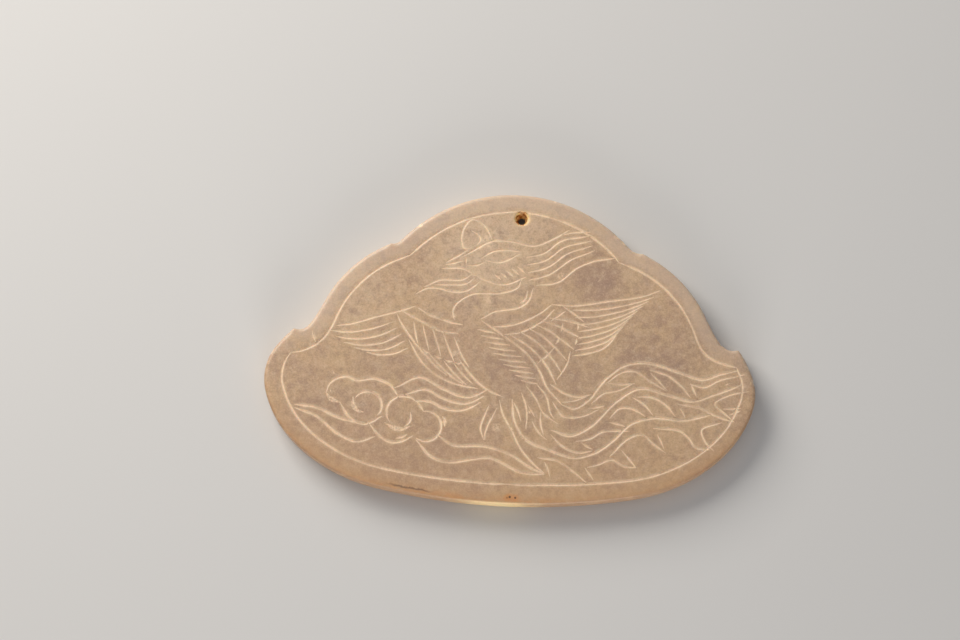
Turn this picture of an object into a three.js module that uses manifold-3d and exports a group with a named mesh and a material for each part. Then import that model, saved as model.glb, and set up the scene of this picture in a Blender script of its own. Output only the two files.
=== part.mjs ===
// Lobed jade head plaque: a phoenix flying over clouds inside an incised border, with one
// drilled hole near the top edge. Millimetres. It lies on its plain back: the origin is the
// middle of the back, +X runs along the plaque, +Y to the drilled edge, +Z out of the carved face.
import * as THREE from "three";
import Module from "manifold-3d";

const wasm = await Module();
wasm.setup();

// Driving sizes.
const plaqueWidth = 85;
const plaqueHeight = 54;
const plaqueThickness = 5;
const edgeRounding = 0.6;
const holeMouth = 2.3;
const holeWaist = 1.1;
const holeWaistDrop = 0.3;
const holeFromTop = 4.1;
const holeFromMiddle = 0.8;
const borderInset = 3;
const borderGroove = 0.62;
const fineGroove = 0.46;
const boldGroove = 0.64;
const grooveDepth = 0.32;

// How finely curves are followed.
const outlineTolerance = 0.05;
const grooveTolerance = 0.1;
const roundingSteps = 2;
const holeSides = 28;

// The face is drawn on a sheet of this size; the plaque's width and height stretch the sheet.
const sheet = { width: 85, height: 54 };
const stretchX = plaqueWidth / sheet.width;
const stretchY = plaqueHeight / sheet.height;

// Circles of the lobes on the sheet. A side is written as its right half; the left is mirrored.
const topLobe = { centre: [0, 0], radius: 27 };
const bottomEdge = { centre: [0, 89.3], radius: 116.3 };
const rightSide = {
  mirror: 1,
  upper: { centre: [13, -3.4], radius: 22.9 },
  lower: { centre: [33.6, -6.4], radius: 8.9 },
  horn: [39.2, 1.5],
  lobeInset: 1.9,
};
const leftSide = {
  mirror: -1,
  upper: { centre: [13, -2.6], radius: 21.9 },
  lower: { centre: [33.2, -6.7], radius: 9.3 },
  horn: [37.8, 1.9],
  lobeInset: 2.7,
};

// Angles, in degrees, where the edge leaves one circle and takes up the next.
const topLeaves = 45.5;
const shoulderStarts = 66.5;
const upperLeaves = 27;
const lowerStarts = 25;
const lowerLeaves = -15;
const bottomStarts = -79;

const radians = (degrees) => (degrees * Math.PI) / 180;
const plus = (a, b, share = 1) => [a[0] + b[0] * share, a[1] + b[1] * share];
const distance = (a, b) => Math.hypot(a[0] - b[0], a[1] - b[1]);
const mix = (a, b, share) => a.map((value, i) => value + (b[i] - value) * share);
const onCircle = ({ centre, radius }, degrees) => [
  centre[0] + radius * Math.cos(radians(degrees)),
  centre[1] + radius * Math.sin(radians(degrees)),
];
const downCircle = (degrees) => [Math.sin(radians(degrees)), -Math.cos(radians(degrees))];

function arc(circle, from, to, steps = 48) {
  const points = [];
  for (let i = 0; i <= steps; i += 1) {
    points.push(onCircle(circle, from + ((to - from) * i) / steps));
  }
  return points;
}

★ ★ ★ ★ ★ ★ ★

Your task => Quote each line of the listing above exactly.

Written response =>
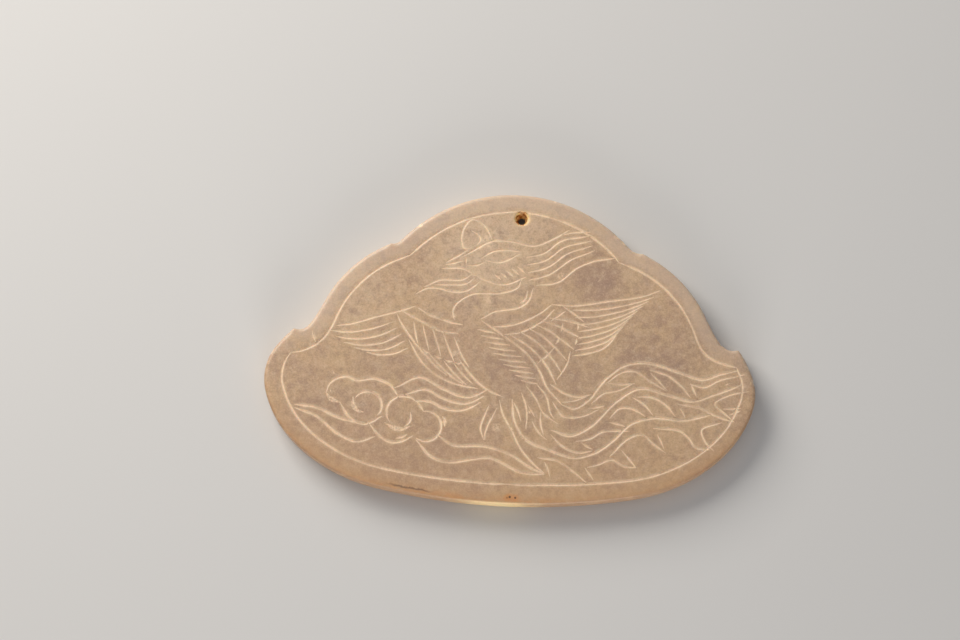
Turn this picture of an object into a three.js module that uses manifold-3d and exports a group with a named mesh and a material for each part. Then import that model, saved as model.glb, and set up the scene of this picture in a Blender script of its own. Output only the two files.
=== part.mjs ===
// Lobed jade head plaque: a phoenix flying over clouds inside an incised border, with one
// drilled hole near the top edge. Millimetres. It lies on its plain back: the origin is the
// middle of the back, +X runs along the plaque, +Y to the drilled edge, +Z out of the carved face.
import * as THREE from "three";
import Module from "manifold-3d";

const wasm = await Module();
wasm.setup();

// Driving sizes.
const plaqueWidth = 85;
const plaqueHeight = 54;
const plaqueThickness = 5;
const edgeRounding = 0.6;
const holeMouth = 2.3;
const holeWaist = 1.1;
const holeWaistDrop = 0.3;
const holeFromTop = 4.1;
const holeFromMiddle = 0.8;
const borderInset = 3;
const borderGroove = 0.62;
const fineGroove = 0.46;
const boldGroove = 0.64;
const grooveDepth = 0.32;

// How finely curves are followed.
const outlineTolerance = 0.05;
const grooveTolerance = 0.1;
const roundingSteps = 2;
const holeSides = 28;

// The face is drawn on a sheet of this size; the plaque's width and height stretch the sheet.
const sheet = { width: 85, height: 54 };
const stretchX = plaqueWidth / sheet.width;
const stretchY = plaqueHeight / sheet.height;

// Circles of the lobes on the sheet. A side is written as its right half; the left is mirrored.
const topLobe = { centre: [0, 0], radius: 27 };
const bottomEdge = { centre: [0, 89.3], radius: 116.3 };
const rightSide = {
  mirror: 1,
  upper: { centre: [13, -3.4], radius: 22.9 },
  lower: { centre: [33.6, -6.4], radius: 8.9 },
  horn: [39.2, 1.5],
  lobeInset: 1.9,
};
const leftSide = {
  mirror: -1,
  upper: { centre: [13, -2.6], radius: 21.9 },
  lower: { centre: [33.2, -6.7], radius: 9.3 },
  horn: [37.8, 1.9],
  lobeInset: 2.7,
};

// Angles, in degrees, where the edge leaves one circle and takes up the next.
const topLeaves = 45.5;
const shoulderStarts = 66.5;
const upperLeaves = 27;
const lowerStarts = 25;
const lowerLeaves = -15;
const bottomStarts = -79;

const radians = (degrees) => (degrees * Math.PI) / 180;
const plus = (a, b, share = 1) => [a[0] + b[0] * share, a[1] + b[1] * share];
const distance = (a, b) => Math.hypot(a[0] - b[0], a[1] - b[1]);
const mix = (a, b, share) => a.map((value, i) => value + (b[i] - value) * share);
const onCircle = ({ centre, radius }, degrees) => [
  centre[0] + radius * Math.cos(radians(degrees)),
  centre[1] + radius * Math.sin(radians(degrees)),
];
const downCircle = (degrees) => [Math.sin(radians(degrees)), -Math.cos(radians(degrees))];

function arc(circle, from, to, steps = 48) {
  const points = [];
  for (let i = 0; i <= steps; i += 1) {
    points.push(onCircle(circle, from + ((to - from) * i) / steps));
  }
  return points;
}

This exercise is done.